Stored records
##############################

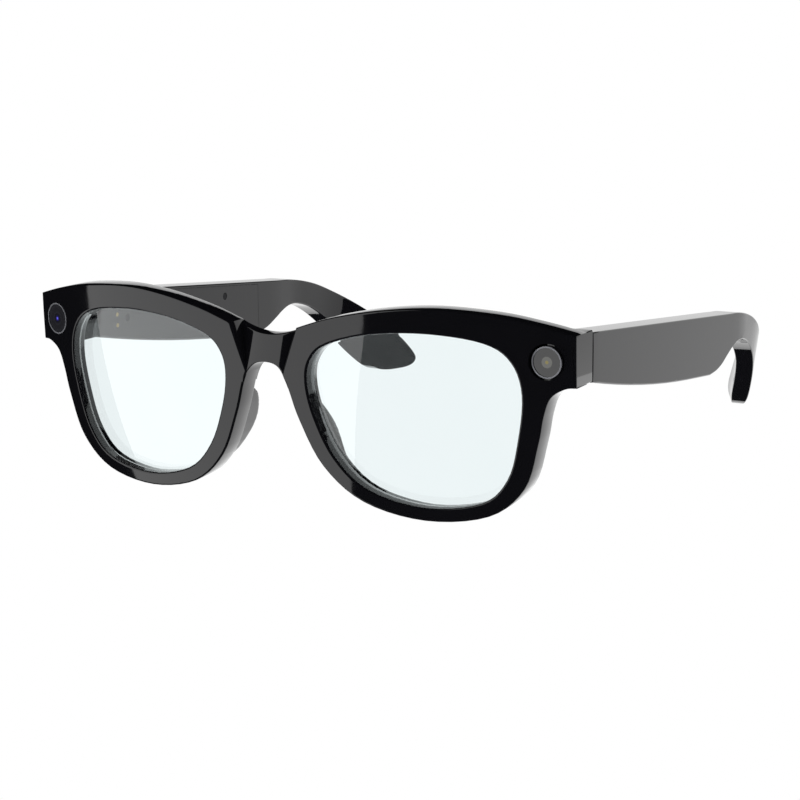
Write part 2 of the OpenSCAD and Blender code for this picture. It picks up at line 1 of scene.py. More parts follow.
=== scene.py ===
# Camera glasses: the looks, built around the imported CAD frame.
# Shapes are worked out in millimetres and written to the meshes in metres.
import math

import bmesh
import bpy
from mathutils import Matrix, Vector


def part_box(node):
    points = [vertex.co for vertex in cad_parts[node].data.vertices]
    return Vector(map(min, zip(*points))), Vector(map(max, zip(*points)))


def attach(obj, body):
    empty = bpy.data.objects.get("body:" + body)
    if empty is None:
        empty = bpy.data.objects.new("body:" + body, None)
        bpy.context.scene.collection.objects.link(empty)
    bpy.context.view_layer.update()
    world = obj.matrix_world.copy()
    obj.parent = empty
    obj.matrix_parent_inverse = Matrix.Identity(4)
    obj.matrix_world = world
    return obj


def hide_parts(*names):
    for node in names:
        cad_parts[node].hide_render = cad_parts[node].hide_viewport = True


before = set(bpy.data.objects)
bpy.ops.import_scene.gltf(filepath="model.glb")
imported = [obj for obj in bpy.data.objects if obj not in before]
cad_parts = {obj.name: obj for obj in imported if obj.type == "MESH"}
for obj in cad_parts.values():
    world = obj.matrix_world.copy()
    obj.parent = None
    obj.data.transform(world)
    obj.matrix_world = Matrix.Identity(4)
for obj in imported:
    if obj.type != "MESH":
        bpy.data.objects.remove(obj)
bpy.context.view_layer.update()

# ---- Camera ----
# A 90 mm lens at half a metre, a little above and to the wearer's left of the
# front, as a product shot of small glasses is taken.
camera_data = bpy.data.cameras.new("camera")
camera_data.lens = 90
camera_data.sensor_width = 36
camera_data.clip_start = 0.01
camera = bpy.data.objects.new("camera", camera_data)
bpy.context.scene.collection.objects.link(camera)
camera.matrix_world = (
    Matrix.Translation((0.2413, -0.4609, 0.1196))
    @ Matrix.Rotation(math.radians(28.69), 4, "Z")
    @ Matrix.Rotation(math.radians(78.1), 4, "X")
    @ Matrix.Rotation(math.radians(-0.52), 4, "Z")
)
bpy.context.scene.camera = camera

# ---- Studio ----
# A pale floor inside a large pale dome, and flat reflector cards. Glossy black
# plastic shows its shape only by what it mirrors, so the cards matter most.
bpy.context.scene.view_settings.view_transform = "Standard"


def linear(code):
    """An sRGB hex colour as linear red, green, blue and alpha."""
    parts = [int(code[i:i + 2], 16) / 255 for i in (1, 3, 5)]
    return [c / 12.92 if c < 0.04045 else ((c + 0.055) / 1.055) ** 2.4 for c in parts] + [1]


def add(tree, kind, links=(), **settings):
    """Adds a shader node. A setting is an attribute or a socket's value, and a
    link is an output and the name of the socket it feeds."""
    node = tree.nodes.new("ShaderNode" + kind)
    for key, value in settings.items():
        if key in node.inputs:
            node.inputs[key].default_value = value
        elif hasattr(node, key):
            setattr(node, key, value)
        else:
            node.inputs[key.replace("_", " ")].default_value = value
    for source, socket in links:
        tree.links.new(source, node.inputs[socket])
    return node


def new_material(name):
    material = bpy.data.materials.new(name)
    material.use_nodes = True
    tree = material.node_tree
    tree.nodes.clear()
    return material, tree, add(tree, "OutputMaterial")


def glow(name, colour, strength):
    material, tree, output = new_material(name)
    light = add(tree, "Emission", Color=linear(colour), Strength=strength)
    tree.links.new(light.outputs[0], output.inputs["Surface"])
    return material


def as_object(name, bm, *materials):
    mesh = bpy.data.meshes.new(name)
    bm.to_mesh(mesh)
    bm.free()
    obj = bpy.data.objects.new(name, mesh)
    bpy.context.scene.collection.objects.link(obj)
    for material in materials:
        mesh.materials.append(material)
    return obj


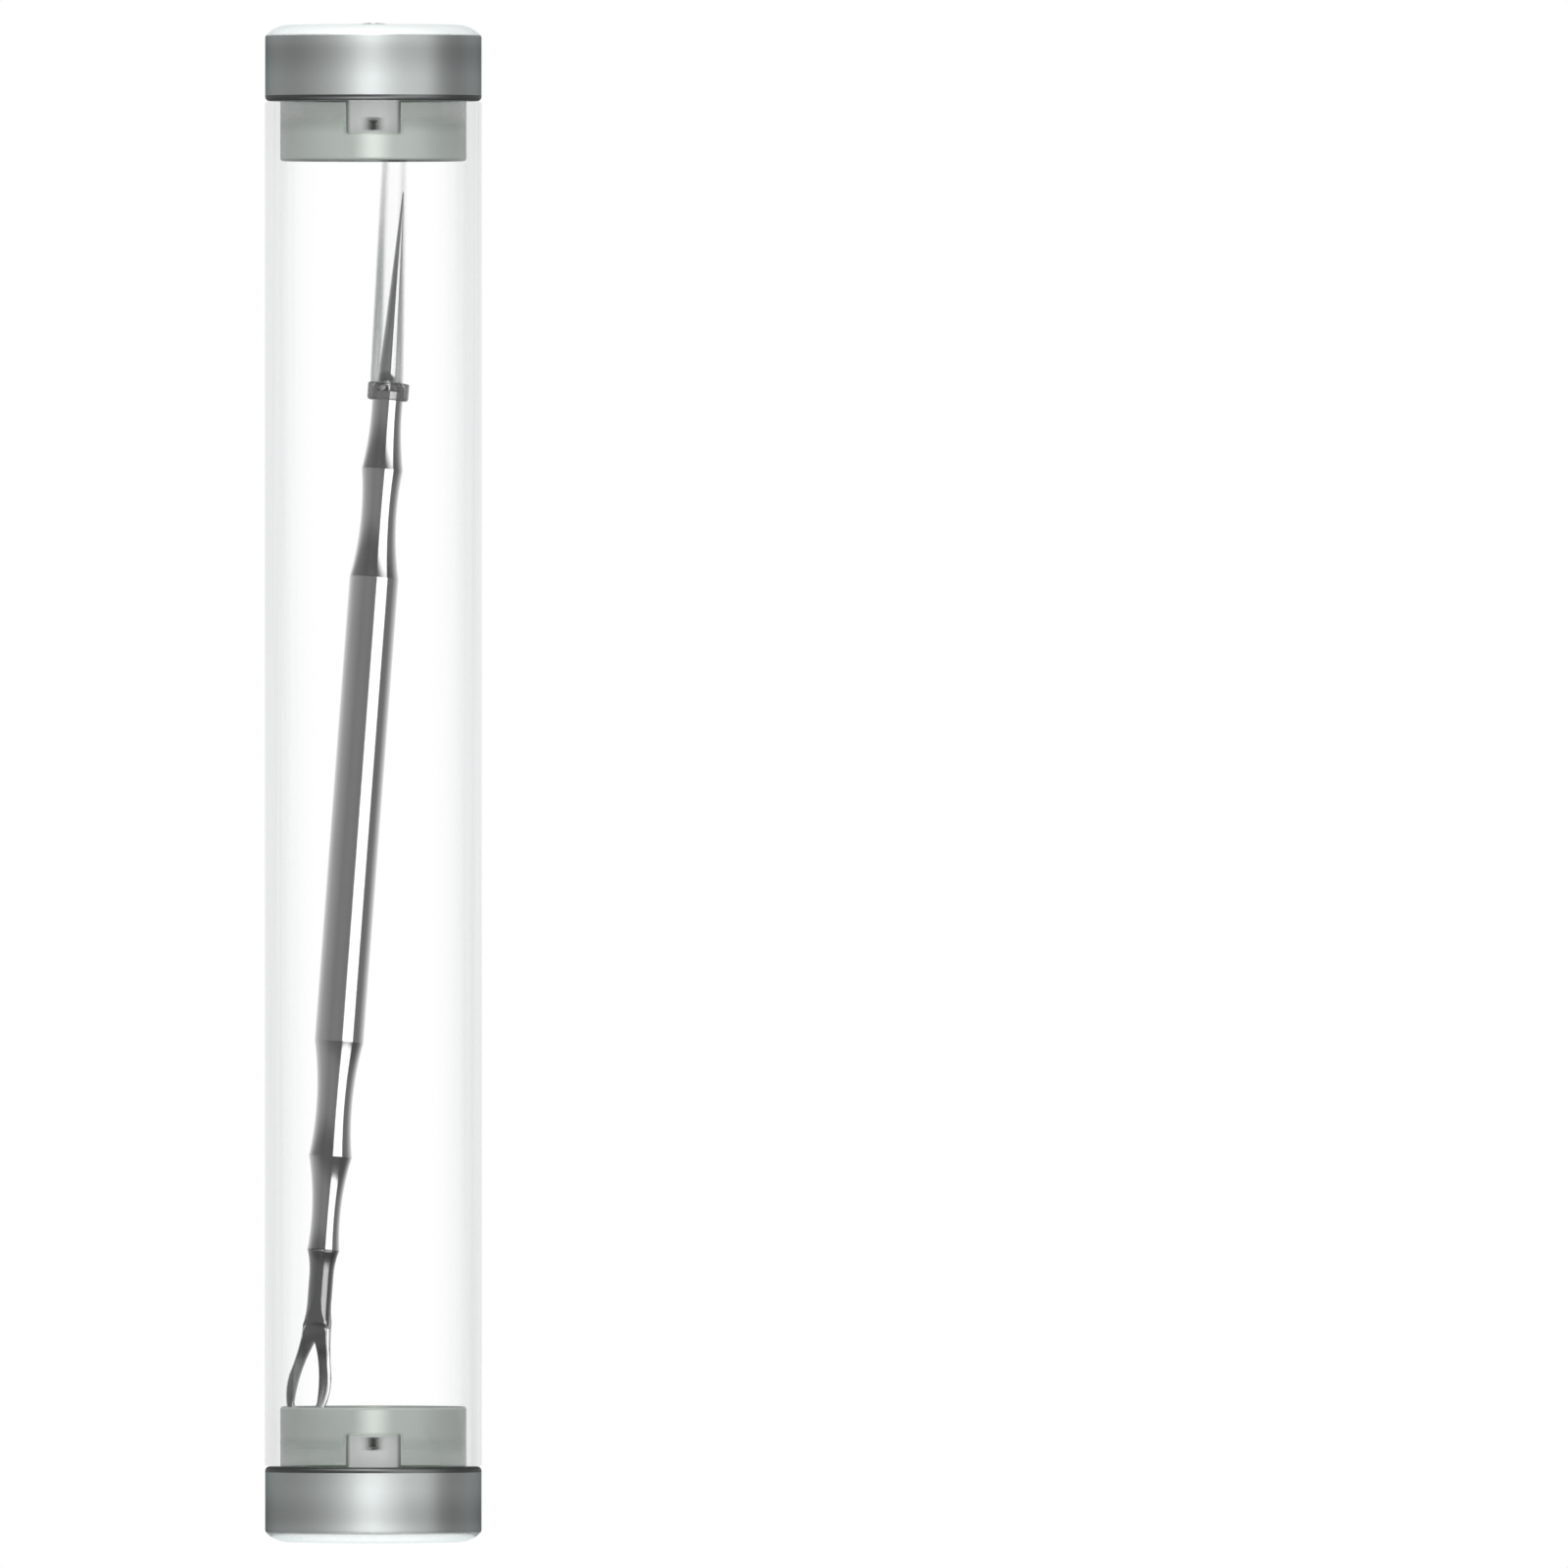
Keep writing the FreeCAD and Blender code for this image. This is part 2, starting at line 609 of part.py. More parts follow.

##############################

» What needs to be done: Word for word, restate all of the data shown above.

» Finished exercise:
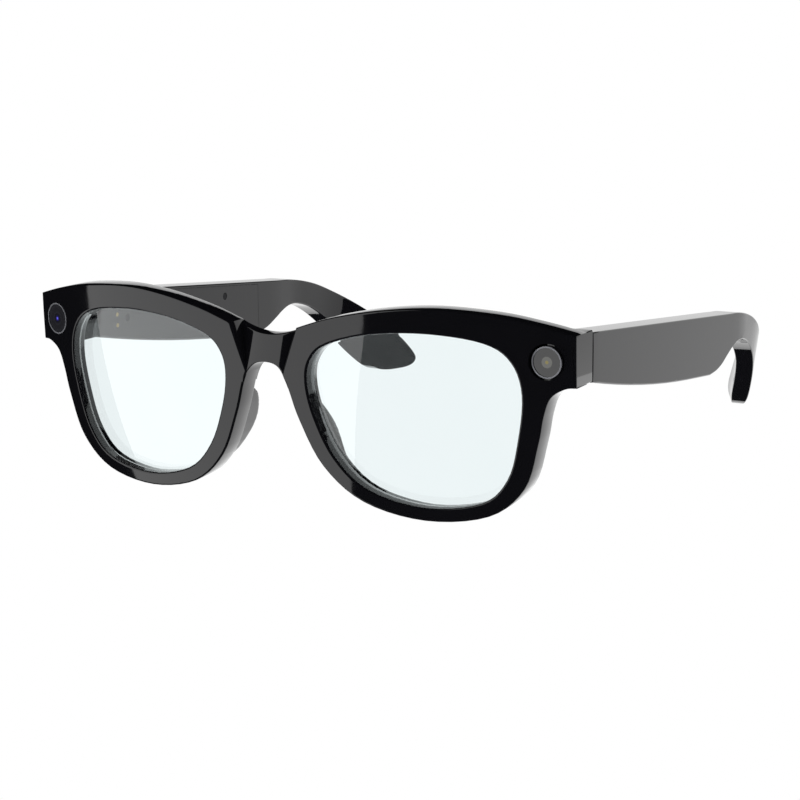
Write part 2 of the OpenSCAD and Blender code for this picture. It picks up at line 1 of scene.py. More parts follow.
=== scene.py ===
# Camera glasses: the looks, built around the imported CAD frame.
# Shapes are worked out in millimetres and written to the meshes in metres.
import math

import bmesh
import bpy
from mathutils import Matrix, Vector


def part_box(node):
    points = [vertex.co for vertex in cad_parts[node].data.vertices]
    return Vector(map(min, zip(*points))), Vector(map(max, zip(*points)))


def attach(obj, body):
    empty = bpy.data.objects.get("body:" + body)
    if empty is None:
        empty = bpy.data.objects.new("body:" + body, None)
        bpy.context.scene.collection.objects.link(empty)
    bpy.context.view_layer.update()
    world = obj.matrix_world.copy()
    obj.parent = empty
    obj.matrix_parent_inverse = Matrix.Identity(4)
    obj.matrix_world = world
    return obj


def hide_parts(*names):
    for node in names:
        cad_parts[node].hide_render = cad_parts[node].hide_viewport = True


before = set(bpy.data.objects)
bpy.ops.import_scene.gltf(filepath="model.glb")
imported = [obj for obj in bpy.data.objects if obj not in before]
cad_parts = {obj.name: obj for obj in imported if obj.type == "MESH"}
for obj in cad_parts.values():
    world = obj.matrix_world.copy()
    obj.parent = None
    obj.data.transform(world)
    obj.matrix_world = Matrix.Identity(4)
for obj in imported:
    if obj.type != "MESH":
        bpy.data.objects.remove(obj)
bpy.context.view_layer.update()

# ---- Camera ----
# A 90 mm lens at half a metre, a little above and to the wearer's left of the
# front, as a product shot of small glasses is taken.
camera_data = bpy.data.cameras.new("camera")
camera_data.lens = 90
camera_data.sensor_width = 36
camera_data.clip_start = 0.01
camera = bpy.data.objects.new("camera", camera_data)
bpy.context.scene.collection.objects.link(camera)
camera.matrix_world = (
    Matrix.Translation((0.2413, -0.4609, 0.1196))
    @ Matrix.Rotation(math.radians(28.69), 4, "Z")
    @ Matrix.Rotation(math.radians(78.1), 4, "X")
    @ Matrix.Rotation(math.radians(-0.52), 4, "Z")
)
bpy.context.scene.camera = camera

# ---- Studio ----
# A pale floor inside a large pale dome, and flat reflector cards. Glossy black
# plastic shows its shape only by what it mirrors, so the cards matter most.
bpy.context.scene.view_settings.view_transform = "Standard"


def linear(code):
    """An sRGB hex colour as linear red, green, blue and alpha."""
    parts = [int(code[i:i + 2], 16) / 255 for i in (1, 3, 5)]
    return [c / 12.92 if c < 0.04045 else ((c + 0.055) / 1.055) ** 2.4 for c in parts] + [1]


def add(tree, kind, links=(), **settings):
    """Adds a shader node. A setting is an attribute or a socket's value, and a
    link is an output and the name of the socket it feeds."""
    node = tree.nodes.new("ShaderNode" + kind)
    for key, value in settings.items():
        if key in node.inputs:
            node.inputs[key].default_value = value
        elif hasattr(node, key):
            setattr(node, key, value)
        else:
            node.inputs[key.replace("_", " ")].default_value = value
    for source, socket in links:
        tree.links.new(source, node.inputs[socket])
    return node


def new_material(name):
    material = bpy.data.materials.new(name)
    material.use_nodes = True
    tree = material.node_tree
    tree.nodes.clear()
    return material, tree, add(tree, "OutputMaterial")


def glow(name, colour, strength):
    material, tree, output = new_material(name)
    light = add(tree, "Emission", Color=linear(colour), Strength=strength)
    tree.links.new(light.outputs[0], output.inputs["Surface"])
    return material


def as_object(name, bm, *materials):
    mesh = bpy.data.meshes.new(name)
    bm.to_mesh(mesh)
    bm.free()
    obj = bpy.data.objects.new(name, mesh)
    bpy.context.scene.collection.objects.link(obj)
    for material in materials:
        mesh.materials.append(material)
    return obj


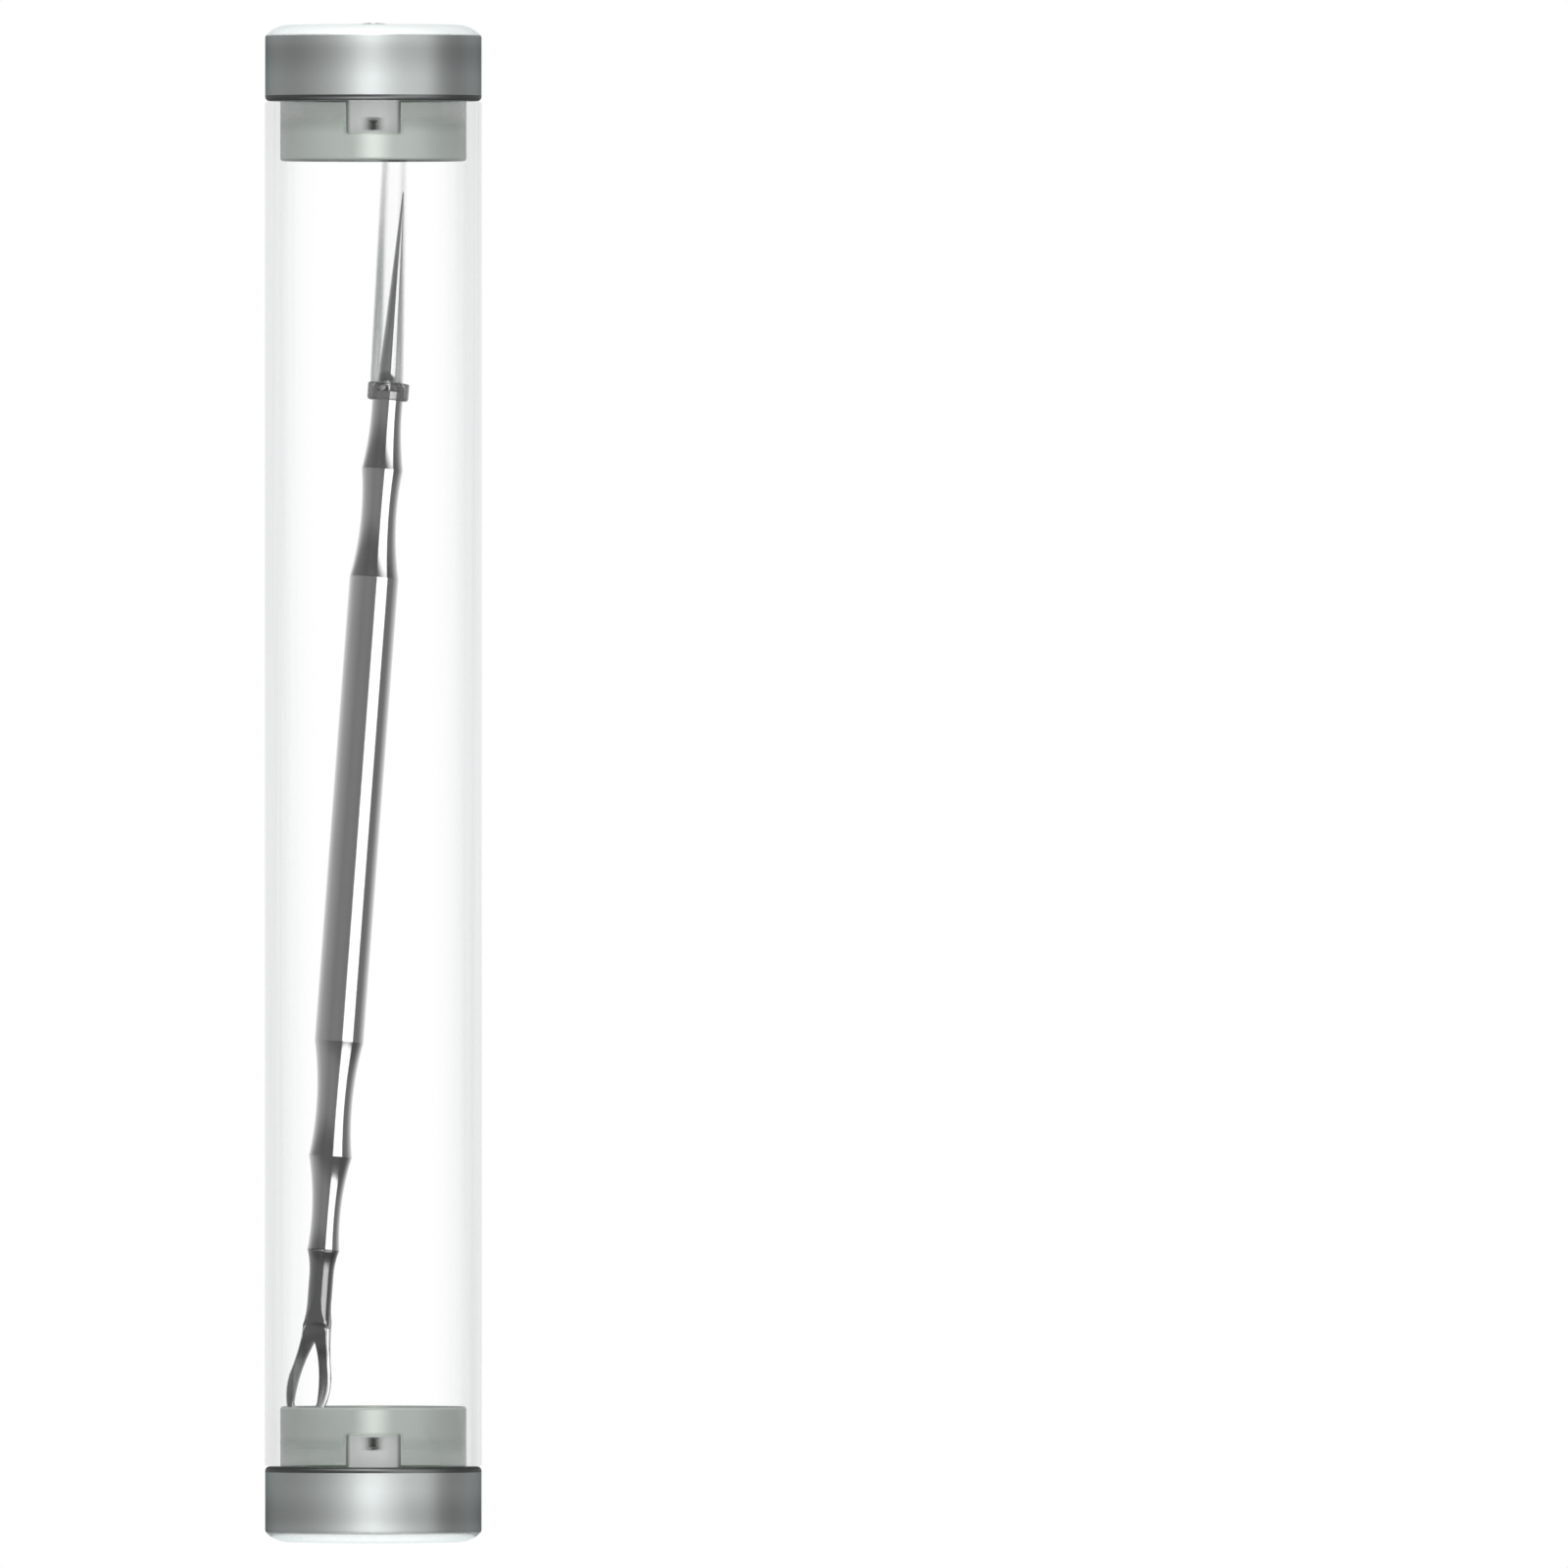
Keep writing the FreeCAD and Blender code for this image. This is part 2, starting at line 609 of part.py. More parts follow.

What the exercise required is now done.